I felt as if I finally woke up, as if the kinds of things I dreamt about in a partner didn’t exist in my then husband but existed in this person whom I’ve never met in person and only spoke to on the internet…
When I realized that love wasn’t a passive thing that happened to me, beyond my ability to control it, that’s when I knew I was in love.
In other words, I knew it was love, when I chose to love her. And I continue to choose.
Most days that choice is simple—she’s fantastic. Beautiful, smart, hilarious, etc. I wonder how I ever lived without her.
Other days, it’s not so easy. Especially since we live so far apart (separate hemispheres). Relationships are tough. Long, long, long-distance relationships even more so. Realizing that we have the power to control our relationships is incredibly liberating. No longer am I controlled by the wishy-washiness of my feelings. I’m in control. I choose to love or not. Love is not the butterflies. Love is leaving my computer on all night so she can skype me when she gets home, even though I have to go to work at 4 a.m.
Love is not over when I stop feeling the way I felt when we first started dating. Love is a continual choice I make to do the best for her. Like I said, most days that choice is easy. Love starts when I make the choice, even when my feelings tell me not to bother.
@Poser – You’re right, love is a choice and going against your feelings. What about your heart and your mind?
I knew it was love the first time we had a conversation. I stood out in a parking lot until 2 in the morning without a coat just to hear what he had to say. I knew it was love the first time we had a major fight, and he stuck around afterward. I really knew when he agreed to take a road trip with my parents and spent 50 hours in a car listening to Disney songs.
I know when I’m trying to tell myself it isn’t, when I am finding myself making conscious efforts to guard my feelings from the loved person until I become comfortable my feelings are genuine rather than infatuation. In the past I’ve been accused of not speaking up quickly enough when the other person has said, “The Words” but I like to give them the most respect and most honor by really trusting my feelings first and not playing with anyone elses feelings lightly.
@troubleinharlem—I didn’t mean to say that I was going against my feelings. I still have very strong feelings for her, even after almost three years. But they aren’t the same feelings I had when we first met and started dating. They aren’t the same feelings I’m going to have when I’m 70. The feelings change, but the love remains. Mistaking love for feelings invites the idea that you can fall out of love. I just don’t buy that.

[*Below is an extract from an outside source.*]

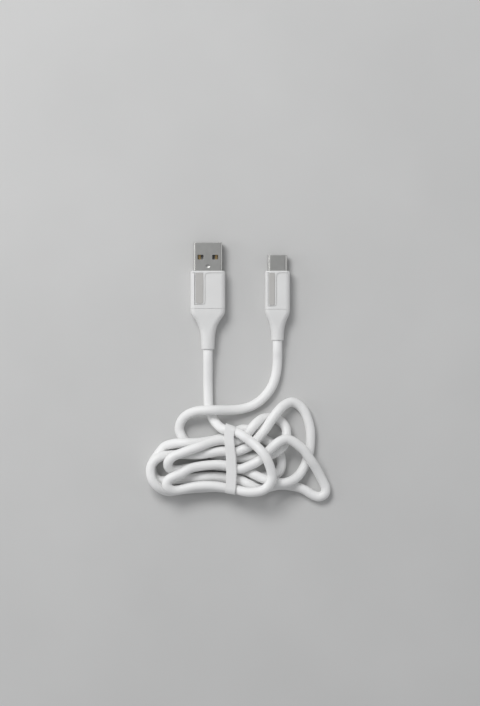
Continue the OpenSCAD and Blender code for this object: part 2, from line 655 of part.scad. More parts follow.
module usb_a_contact_vbus() { a_contact(-a_outer_x, a_outer_set); }
module usb_a_contact_d_minus() { a_contact(-a_inner_x, a_inner_set); }
module usb_a_contact_d_plus() { a_contact(a_inner_x, a_inner_set); }
module usb_a_contact_gnd() { a_contact(a_outer_x, a_outer_set); }

// A wire from its contact's tail to its place in the cord
module a_wire(x, side, level) {
    z = a_contact_top + solder_gap + wire_d / 2;
    home = wire_pitch / 2 * [side, level];
    in_a() tube([
        [x, -a_block_half - a_wire_start, z], [x, a_bend_y, z],
        [home.x, -a_jacket + a_wire_end, home.y], [home.x, -a_jacket, home.y]], wire_d, wire_sides);
}

module usb_a_wire_red() { color("red") a_wire(-a_outer_x, -1, -1); }
module usb_a_wire_white() { color("white") a_wire(-a_inner_x, -1, 1); }
module usb_a_wire_green() { color("green") a_wire(a_inner_x, 1, 1); }
module usb_a_wire_black() { color("dimgray") a_wire(a_outer_x, 1, -1); }
module usb_a_crimp_ring() { color("silver") in_a() crimp_ring(a_jacket); }

module usb_a_inner_mould() {
    section = a_cavity - 2 * [fit, fit];
    chamber = [a_inner_w, a_inner_h] - 2 * [a_chamber_inset, a_chamber_inset];
    color("ivory") in_a() inner_mould(section, a_front_wall, a_mould_end, a_shell_in, a_jacket) {
        rounded_rect([a_shell_w, a_shell_h] + 2 * [fit, fit], a_shell_r + fit);
        rounded_rect(chamber, a_shell_r - a_shell_t);
    }
}

module usb_a_housing() {
    color("whitesmoke") in_a() difference() {
        housing_body([a_housing_w, a_housing_h], a_housing_l, a_housing_r, a_cavity, a_socket,
            a_front_wall) rounded_rect([a_shell_w, a_shell_h] + 2 * [fit, fit], a_shell_r + fit);
        translate([0, 0, a_z - field_depth]) linear_extrude(cut)
            sunk_outline(a_field_left, a_field_right, a_field_l, a_strip_l, a_housing_w);
        translate([0, 0, a_z - field_depth - pocket_depth]) linear_extrude(cut)
            inlay_outline(-a_inlay_left, a_inlay_set, [a_inlay_w, a_inlay_l], fit);
    }
}

module usb_a_inlay() {
    color("lightgray") in_a() translate([0, 0, a_z - field_depth - pocket_depth])
        linear_extrude(inlay_t)
            inlay_outline(-a_inlay_left, a_inlay_set, [a_inlay_w, a_inlay_l], 0);
}

module usb_a_strain_relief() {
    color("whitesmoke") in_a() strain_relief([a_housing_w, a_housing_h], a_housing_r,
        a_housing_l, a_relief_l, a_relief_d, a_socket - 2 * [fit, fit], a_relief_shape);
}

module cord_a_end() {
    color("whitesmoke") in_a() run(-a_jacket, -a_end) circle(d = cord_d);
}

// ---- USB-C plug ----

module usb_c_shell() {
    outer = [c_shell_w, c_shell_h];
    color("silver") in_c() run(c_shell_out, -c_shell_in) difference() {
        stadium(outer);
        stadium(outer - 2 * [c_shell_t, c_shell_t]);
    }
}

function c_contact_x(i) = (i - 6.5) * c_pitch;

// The slots that the contacts of one row lie in
module c_slots(row) {
    for (i = row)
        span([c_contact_x(i) - c_slot_w / 2, c_contact_x(i) + c_slot_w / 2],
            [-c_carrier_in - cut, c_slot_front], [c_tail_z - fit, c_carrier_h]);
}

module usb_c_contact_carrier() {
    spring = c_spring_w / 2 + fit;
    color("gray") in_c() difference() {
        run(c_carrier_front, -c_carrier_in) stadium([c_carrier_w, c_carrier_h]);
        span([-c_mouth_w / 2, c_mouth_w / 2],
            [c_carrier_front - c_mouth_l, c_carrier_front + cut], c_mouth_h / 2 * [-1, 1]);
        for (s = [0, 180]) rotate([0, s, 0]) {
            span([c_mouth_w / 2 - fit, c_carrier_w], [c_latch_slot_back, c_carrier_front + cut],
                c_mouth_h / 2 * [-1, 1]);
            c_slots(s == 0 ? c_upper_numbers : c_lower_numbers);
            span([-spring, spring], [c_spring_back - fit, c_spring_back + c_spring_l + fit],
                [c_spring_z - fit, c_carrier_h]);
        }
    }
}

// One row of contacts: tail on the board, arm in its slot, dipping to meet the socket's tongue
module c_contacts(row) {
    line = [
        [c_tail_end, c_tail_z], [c_rise_back, c_tail_z], [c_rise_back + c_rise_l, c_arm_z],
        [c_touch_back - c_dip_l, c_arm_z], [c_touch_back, c_touch_z], [c_touch_front, c_touch_z],
        [c_touch_front + c_lip_l, c_touch_z + c_lip_rise]];
    upper = [for (k = [len(line) - 1:-1:0]) line[k] + [0, c_contact_t]];
    for (i = row)
        side_profile(c_contact_x(i), c_contact_w, concat(line, upper));
}

module usb_c_upper_contacts() { color("gold") in_c() c_contacts(c_upper_numbers); }
module usb_c_lower_contacts() {
    color("gold") in_c() rotate([0, 180, 0]) c_contacts(c_lower_numbers);
}

// A side latch: a flat arm with a hook that stands into the mouth near its front end
module c_latch() {
    x = c_latch_x;
    y = c_latch_front;
    tip = c_mouth_w / 2 - c_hook;
    hook_back = c_hook_front + c_hook_flat;
    translate([0, 0, -c_latch_w / 2]) linear_extrude(c_latch_w) polygon([
        [x, y - c_latch_l], [x + c_latch_t, y - c_latch_l], [x + c_latch_t, y], [x, y],
        [tip, y - c_hook_front], [tip, y - hook_back], [x, y - hook_back - c_hook_ramp]]);
}

module usb_c_left_latch() { color("silver") in_c() mirror([1, 0, 0]) c_latch(); }
module usb_c_right_latch() { color("silver") in_c() c_latch(); }

module c_emi_spring() {
    half = c_spring_w / 2;
    span([-half, half], [c_spring_back, c_spring_back + c_spring_l],
        [c_spring_z, c_spring_z + c_spring_t]);
}

module usb_c_emi_spring_top() { color("silver") in_c() c_emi_spring(); }
module usb_c_emi_spring_bottom() { color("silver") in_c() rotate([0, 180, 0]) c_emi_spring(); }

module usb_c_circuit_board() {
    color("seagreen") in_c() span(c_board_w / 2 * [-1, 1],
        [-c_board_set - c_board_l, -c_board_set], c_board_top * [-1, 1]);
}

module usb_c_resistor() {
    y = -c_board_set - c_resistor_set;
    color("dimgray") in_c() span(c_resistor_l / 2 * [-1, 1], [y, y + c_resistor_w],
        [c_board_top, c_board_top + c_resistor_h]);
}

// A wire from its pad on the board to its place in the cord
module c_wire(x, side, level) {
    z = level * (c_board_top + solder_gap + wire_d / 2);
    home = wire_pitch / 2 * [side, level];
    back = c_board_set + c_board_l;
    in_c() tube([
        [x, c_wire_start - back, z], [x, c_wire_bend - back, z], [home.x, -back, z],
        [home.x, -c_jacket + c_wire_end, home.y], [home.x, -c_jacket, home.y]],
        wire_d, wire_sides);
}

module usb_c_wire_red() { color("red") c_wire(c_red_x, -1, 1); }
module usb_c_wire_black() { color("dimgray") c_wire(-c_red_x, 1, 1); }
module usb_c_wire_green() { color("green") c_wire(c_green_x, -1, -1); }
module usb_c_wire_white() { color("white") c_wire(-c_green_x, 1, -1); }
module usb_c_crimp_ring() { color("silver") in_c() crimp_ring(c_jacket); }

module usb_c_inner_mould() {
    section = c_cavity - 2 * [fit, fit];
    chamber = [c_board_w + 2 * end_gap, c_chamber_h];
    color("ivory") in_c() inner_mould(section, c_front_wall, c_mould_end, c_shell_in, c_jacket) {
        stadium([c_shell_w, c_shell_h] + 2 * [fit, fit]);
        rounded_rect(chamber, chamber_r);
    }
}

module usb_c_housing() {
    color("whitesmoke") in_c() difference() {
        housing_body([c_housing_w, c_housing_h], c_housing_l, c_housing_r, c_cavity, c_socket,
            c_front_wall) stadium([c_shell_w, c_shell_h] + 2 * [fit, fit]);
        translate([0, 0, c_z - field_depth]) linear_extrude(cut)
            sunk_outline(c_field_left, c_field_right, c_field_l, c_strip_l, c_housing_w);
        translate([0, 0, c_z - field_depth - pocket_depth]) linear_extrude(cut)
            inlay_outline(-c_inlay_left, c_inlay_set, [c_inlay_w, c_inlay_l], fit);
    }
}

module usb_c_inlay() {
    color("lightgray") in_c() translate([0, 0, c_z - field_depth - pocket_depth])
        linear_extrude(inlay_t)
            inlay_outline(-c_inlay_left, c_inlay_set, [c_inlay_w, c_inlay_l], 0);
}

module usb_c_strain_relief() {
    color("whitesmoke") in_c() strain_relief([c_housing_w, c_housing_h], c_housing_r,
        c_housing_l, c_relief_l, c_relief_d, c_socket - 2 * [fit, fit], c_relief_shape);
}

module cord_c_end() {
    color("whitesmoke") in_c() run(-c_jacket, -c_end) circle(d = cord_d);
}

// ---- Cord and tie ----

module cord_a_lead() {
    color("white") tube(route, cord_d, lead_sides, 0, bundle_first);
}

module cord_bundle() {
    color("white") tube(route, cord_d, bundle_sides, bundle_first, bundle_last);
}

module cord_c_lead() {
    color("white") tube(route, cord_d, lead_sides, bundle_last);
}

module tie_band() {
    w = band_y_near - band_y_far;
    inner = [w, band_inner_h];
    top = 2 * band_t + band_inner_h;
    color("white") translate([band_x - band_w / 2, (band_y_near + band_y_far) / 2, top / 2])
        rotate([90, 0, 90]) linear_extrude(band_w) {
            difference() {
                rounded_rect(inner + 2 * [band_t, band_t], band_r + band_t);
                rounded_rect(inner, band_r);
            }
            translate([w / 2 - band_r - flap_l, top / 2]) square([flap_l, band_t]);
        }
}

// ---- Measures of the cord ----

// A point between route points i and i + 1 on the smooth curve through all of them
function curve_at(i, t) =
    let (n = len(route) - 1, p0 = route[max(i - 1, 0)], p1 = route[i],
        p2 = route[min(i + 1, n)], p3 = route[min(i + 2, n)])
    0.5 * (2 * p1 + (p2 - p0) * t + (2 * p0 - 5 * p1 + 4 * p2 - p3) * t * t
        + (3 * p1 - p0 - 3 * p2 + p3) * t * t * t);
samples_per_span = 3;
near_samples = 15;
module measure_cord() {
    samples = [for (i = [0:len(route) - 2], k = [0:samples_per_span - 1])
        curve_at(i, k / samples_per_span)];
    n = len(samples);
    gaps = [for (i = [0:n - near_samples - 1])
        min([for (j = [i + near_samples:n - 1]) norm(samples[i] - samples[j])])];
    steps = [for (i = [1:n - 1]) norm(samples[i] - samples[i - 1])];
    length = steps * [for (s = steps) 1] + a_end - a_jacket + c_end - c_jacket;
    echo(str("least gap of the cord to itself: ", min(gaps) - cord_d, " mm"));
    echo(str("length of the cord: ", length, " mm"));
}

measure_cord();  // cord_bundle
usb_a_shell();
usb_a_tongue();
usb_a_contact_vbus();
usb_a_contact_d_minus();
usb_a_contact_d_plus();
usb_a_contact_gnd();
usb_a_wire_red();
usb_a_wire_white();
usb_a_wire_green();
usb_a_wire_black();
usb_a_crimp_ring();
usb_a_inner_mould();
usb_a_housing();
usb_a_inlay();
usb_a_strain_relief();
cord_a_end();
usb_c_shell();
usb_c_contact_carrier();
usb_c_upper_contacts();
usb_c_lower_contacts();
usb_c_left_latch();
usb_c_right_latch();
usb_c_emi_spring_top();
usb_c_emi_spring_bottom();
usb_c_circuit_board();
usb_c_resistor();
usb_c_wire_red();
usb_c_wire_white();
usb_c_wire_green();
usb_c_wire_black();
usb_c_crimp_ring();
usb_c_inner_mould();
usb_c_housing();
usb_c_inlay();
usb_c_strain_relief();
cord_c_end();
cord_a_lead();
cord_bundle();
cord_c_lead();
tie_band();
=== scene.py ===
from math import cos, radians, sin

import bmesh
import bpy
from mathutils import Matrix, Vector


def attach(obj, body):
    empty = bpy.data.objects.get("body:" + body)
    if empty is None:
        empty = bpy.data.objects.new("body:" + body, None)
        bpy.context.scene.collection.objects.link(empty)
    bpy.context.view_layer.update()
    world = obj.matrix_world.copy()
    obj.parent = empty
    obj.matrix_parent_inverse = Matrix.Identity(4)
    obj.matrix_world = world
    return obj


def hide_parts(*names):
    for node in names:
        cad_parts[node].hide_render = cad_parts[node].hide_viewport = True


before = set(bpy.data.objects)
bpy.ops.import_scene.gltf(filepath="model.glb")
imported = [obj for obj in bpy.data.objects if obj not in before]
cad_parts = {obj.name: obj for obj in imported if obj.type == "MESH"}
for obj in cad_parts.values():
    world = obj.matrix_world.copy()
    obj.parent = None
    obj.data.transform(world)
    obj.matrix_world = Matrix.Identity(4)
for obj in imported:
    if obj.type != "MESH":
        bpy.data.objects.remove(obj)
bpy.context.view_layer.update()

# The pieces are drawn in millimetres and set down in metres, and the camera and the lights are
# placed in metres. Places and sizes are those of part.scad, but for fine trim and small changes
# to the sunk field, the dimple and the tie band.
MM = 0.001
# The body that every piece rides on
BODY = "cable"
# Stands before each material's name, to keep it apart from other materials of the same name
LOOK = "look_"

# Each plug is drawn in its own frame: the middle of its housing's front face, +Y out to the tip.
#   place: that origin in the part's frame
#   size, length, radius: section, length and corner radius of the housing
#   relief_l, relief_d: length of the strain relief, and its diameter where the cord leaves it
#   shell, shell_r, shell_t: section, corner radius and sheet thickness of the steel shell
#   shell_out, shell_in: the shell's length outside and inside the housing
#   field: left and right edge of the sunk field, both left of the middle, and its far end
#   strip: length of the sunk strip across the housing's front edge
#   inlay: left edge of the inlay, its distance behind the front face, its width and its length
#   relief: share of the strain relief's length, and how much of the housing's section is left there
PLUG_A = dict(
    name="a", place=(-13.625, 10.6, 3.5), size=(14.6, 7.0), length=15.9, radius=2.0,
    relief_l=17.2, relief_d=5.6, shell=(12.0, 4.5), shell_r=0.8, shell_t=0.3,
    shell_out=11.9, shell_in=6.0, field=(5.7, 1.0, 14.3), strip=1.05,
    inlay=(-5.35, 0.9, 3.45, 12.95),
    relief=((0, 1), (0.06, 0.98), (0.15, 0.88), (0.28, 0.55), (0.40, 0.31), (0.52, 0.15),
            (0.65, 0.06), (0.80, 0.02), (0.98, 0), (1, 0)))
PLUG_C = dict(
    name="c", place=(15.675, 10.6, 3.25), size=(10.5, 6.5), length=16.2, radius=2.0,
    relief_l=13.1, relief_d=5.3, shell=(8.25, 2.4), shell_r=1.2, shell_t=0.2,
    shell_out=6.65, shell_in=4.0, field=(4.05, 0.2, 15.0), strip=1.0,
    inlay=(-3.8, 0.95, 2.75, 13.6),
    relief=((0, 1), (0.07, 0.97), (0.18, 0.83), (0.34, 0.5), (0.46, 0.3), (0.60, 0.13),
            (0.79, 0.02), (0.97, 0), (1, 0)))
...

My intellect says that being with her, marrying her, staying with her despite a seemingly insurmountable distance is the right thing to do. I think she is the most amazing woman I’ve ever met—and I can say that completely objectively. Even if I wasn’t in love with her, I’d still believe it. That is why, even when my feelings change, or those times when she acts completely batshit insane, I still love her. Because I know, in my mind, that she is “the one.”

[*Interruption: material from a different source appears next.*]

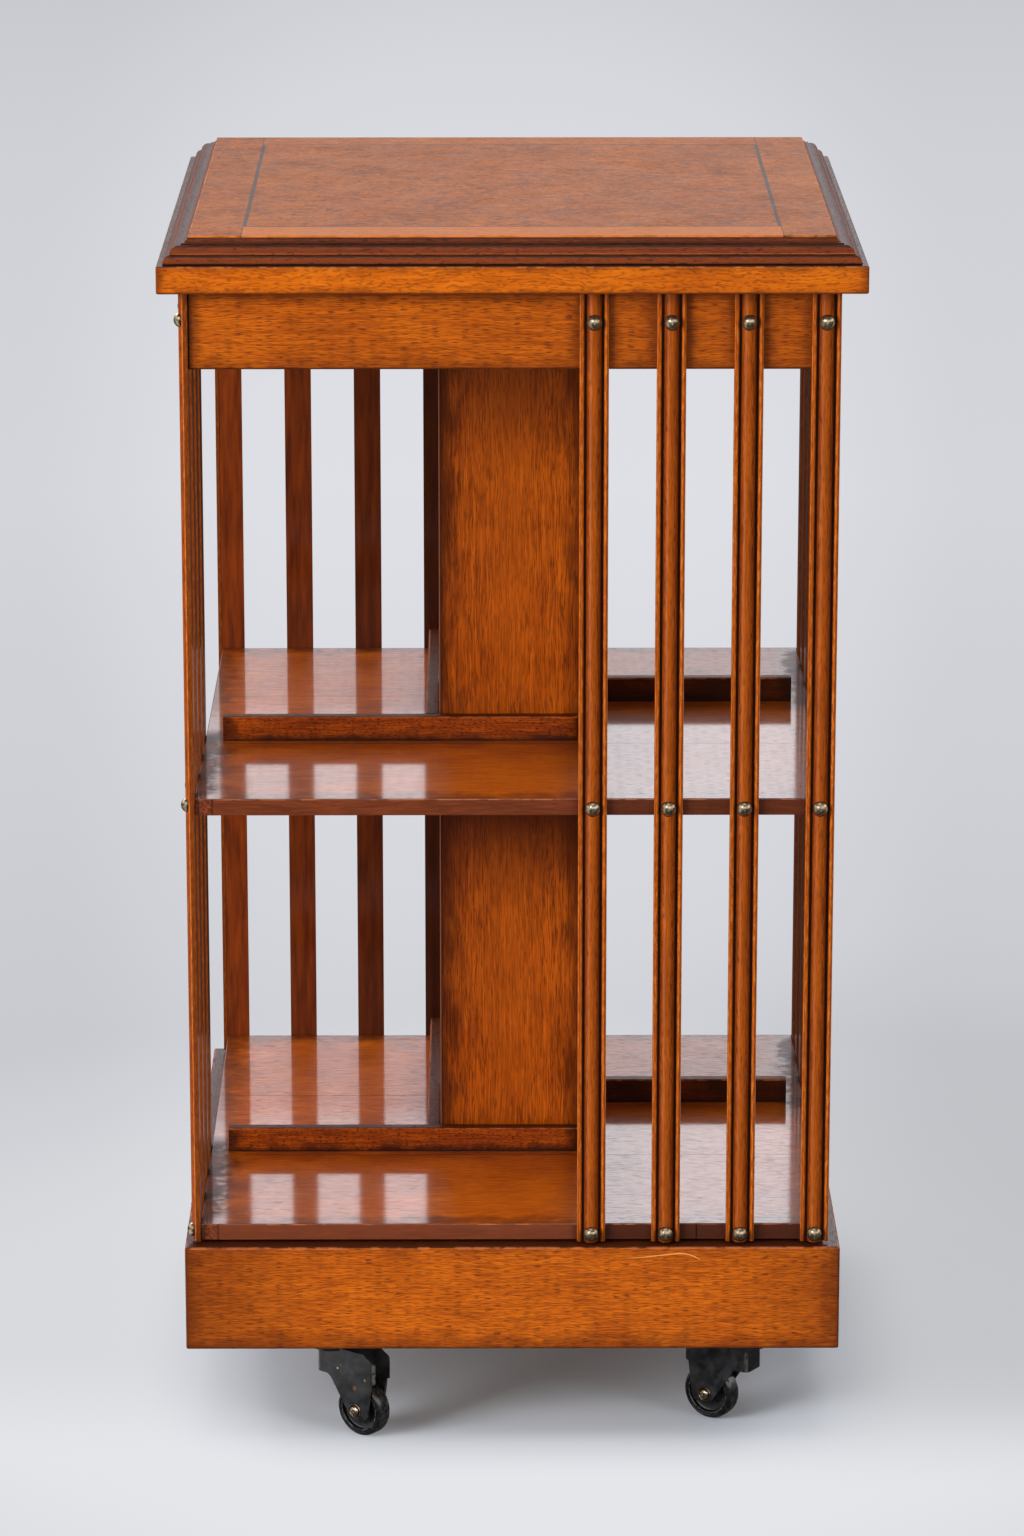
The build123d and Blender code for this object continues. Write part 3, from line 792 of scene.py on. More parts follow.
@dataclass
class Case:
    """The turning case: frieze boards, slats, screws, shelves, stops and column.

    Attributes:
        half: Half the case's width.
        frieze_low: Underside of the frieze.
        frieze_high: Underside of the top board.
        bottom: Underside of the lower shelf's lipping.
        shelf: Thickness of a shelf.
        shelf_half: Half a shelf's width inside its lipping.
        middle: Underside of the middle shelf.
        first_slat: Distance of the first slat's middle from the axis.
        pitch: Distance from one slat to the next.
        column_half: Half the column's width.
    """

    FRIEZE_SHADOW_UNDER_TOP = Tint(CASE_STAIN.glaze, 0.6, 9.0, 0.5)
    FRIEZE_SHADE_LINES = paint(24, 9, 4)
    BEAD_TONES = ((0.36, paint(160, 74, 13)), (0.52, paint(186, 90, 17)), (0.66, paint(210, 114, 34)))
    REED_CROWN_HIGHLIGHT = Tint(REED_STAIN.light, 0.35, 4.0, 0.6)
    REED_FLANK_SHADE = Tint(paint(84, 30, 6), 0.55, 2.4, 4.9)
    REED_GLINT_HIGHLIGHT = Tint(paint(178, 104, 62), 0.3, 1.0, 0.2)
    SLAT_QUIRK_SHADE = Tint(paint(30, 11, 4), 0.92, 1.1, 0.75)
    SLAT_CREASE_SHADE = Tint(REED_STAIN.glaze, 0.5, 0.5, 0.2)
    SLAT_EDGE_SHADE = Tint(REED_STAIN.glaze, 0.7, 9.75, 9.95)
    SLAT_ENDS = Tint(REED_STAIN.glaze, 0.4, 16.0, 0.0)
    BACK_TONES = ((0.35, paint(92, 36, 9)), (0.65, paint(130, 55, 12)))
    BACK_SHADE = paint(34, 13, 6)
    SCREW_RIM = Tint(paint(44, 33, 20), 0.75, 6.6, 5.0)
    SHELF_SIDE_DARK = paint(44, 17, 8)
    SHELF_RIGHT_SHADOW = Tint(paint(70, 34, 18), 0.45, 30.0, 80.0)
    SHELF_COLUMN_SHADE = Tint(SHELF_STAIN.glaze, 0.3, 26.0, 4.0)
    LIPPING_BROWN, LOWER_LIPPING = paint(106, 50, 27), paint(132, 68, 42)
    LIPPING_SLAT_SHADE = paint(62, 28, 17)
    END_GRAIN = ((0.4, paint(66, 26, 12)), (0.62, paint(140, 70, 40)))
    LIPPING_CORNER = Tint(DARK_STAIN.pore, 0.7, 0.7, 0.25)
    LIPPING_JOINT = Tint(paint(20, 9, 6), 0.85, 0.75, 0.3)
    LIPPING_ARRIS = Tint(paint(190, 112, 66), 0.6, 1.3, 0.7)
    STOP_FOOT_SHADOW = Tint(STOP_STAIN.glaze, 0.7, 2.2, 0.3)
    STOP_ARRIS = Tint(paint(196, 106, 52), 0.5, 1.5, 0.5)
    STOP_TOP = paint(30, 12, 7)
    COLUMN_MIDDLE = Tint(COLUMN_STAIN.light, 0.3, 22.0, 60.0)
    # Painted shadow at the top of each tier's column.
    COLUMN_SHADE = {
        Tier.UPPER: Tint(COLUMN_STAIN.glaze, 0.62, 130.0, 0.0),
        Tier.LOWER: Tint(COLUMN_STAIN.glaze, 0.98, 130.0, 20.0),
    }
    COLUMN_EDGE_SHADE = Tint(paint(30, 10, 4), 0.75, 4.0, 0.4)
    COLUMN_ARRIS_GLINT = Tint(paint(150, 96, 70), 0.75, 1.3, 0.7)

    half: float
    frieze_low: float
    frieze_high: float
    bottom: float
    shelf: float
    shelf_half: float
    middle: float
    first_slat: float
    pitch: float
    column_half: float

    @classmethod
    def measured(cls) -> "Case":
        """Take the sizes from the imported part.

        Returns:
            The case.
        """
        frieze = low_high("frieze_right")
        lower = low_high("lower_shelf")
        middle = low_high("middle_shelf")
        slats = [low_high(f"slat_front_{number + 1}") for number in range(SLATS_PER_SIDE)]
        centres = [(low.x + high.x) / 2 for low, high in slats]
        return cls(
            half=frieze[1].x,
            frieze_low=frieze[0].z,
            frieze_high=frieze[1].z,
            bottom=lower[0].z,
            shelf=lower[1].z - lower[0].z,
            shelf_half=middle[1].x,
            middle=middle[0].z,
            first_slat=centres[0],
            pitch=(centres[-1] - centres[0]) / (SLATS_PER_SIDE - 1),
            column_half=low_high("upper_column")[1].x,
        )

    def slat_offset(self, spot: Spot) -> tuple[Sock, Sock]:
        """Find the nearest slat.

        Args:
            spot: The shaded point.

        Returns:
            The distance from that slat's middle line, and its number from 0.
        """
        share = (spot.along - self.first_slat) / self.pitch + 0.5
        number = share.floor().most(0.0).least(SLATS_PER_SIDE - 1.0)
        return spot.along - self.first_slat - number * self.pitch, number

    def dress_frieze(self) -> None:
        """Finish the frieze boards: darker round their edges, painted shade beside and behind the slats,
        painted shadow under the top.
        """
        coat = Coat("frieze_wood", Wood(CASE_STAIN, glaze_reach=13.0, glaze_depth=0.5))
        spot = side_spot(coat.graph)
        grain = spot.grain(613.0)
        coat.draw(grain)
        offset, _ = self.slat_offset(spot)
        # Distance to a slat's side, so that the darkening beside the slats is painted shade.
        beside = (abs(offset) - 10.0).most((30.0 - spot.along) * 0.5) + 1.0
        edge = spot.inside(self.half, self.frieze_low, self.frieze_high).least(beside)
        coat.age(edge, grain)
        # Painted shade behind the slats, over an even darkening of the whole frieze.
        coat.add(CASE_STAIN.glaze, spot.along.smooth(38.0, 48.0) * 0.12 + 0.11)
        drop = self.frieze_high - spot.height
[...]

My “heart” is fine. It beats strongly in my chest. I cut way down on eating red meat about two years ago, so that’s gotta make it feel good. And I stay pretty active, so I think my heart will be okay for some time to come. I do need to take care of it, though, as heart disease runs in both sides of my family.
(That’s a smart-assed way of saying that I don’t really know what people mean when they refer to their “heart” as if it serves some purpose other than supplying blood flow to all parts of one’s body. There are two basic parts to one’s decision-making process, feelings and reason, and both reside in your mind. Well, I’m not sure some people are rational, but they are at least capable of rational thought. I think).
It must’ve been love, but it’s over now.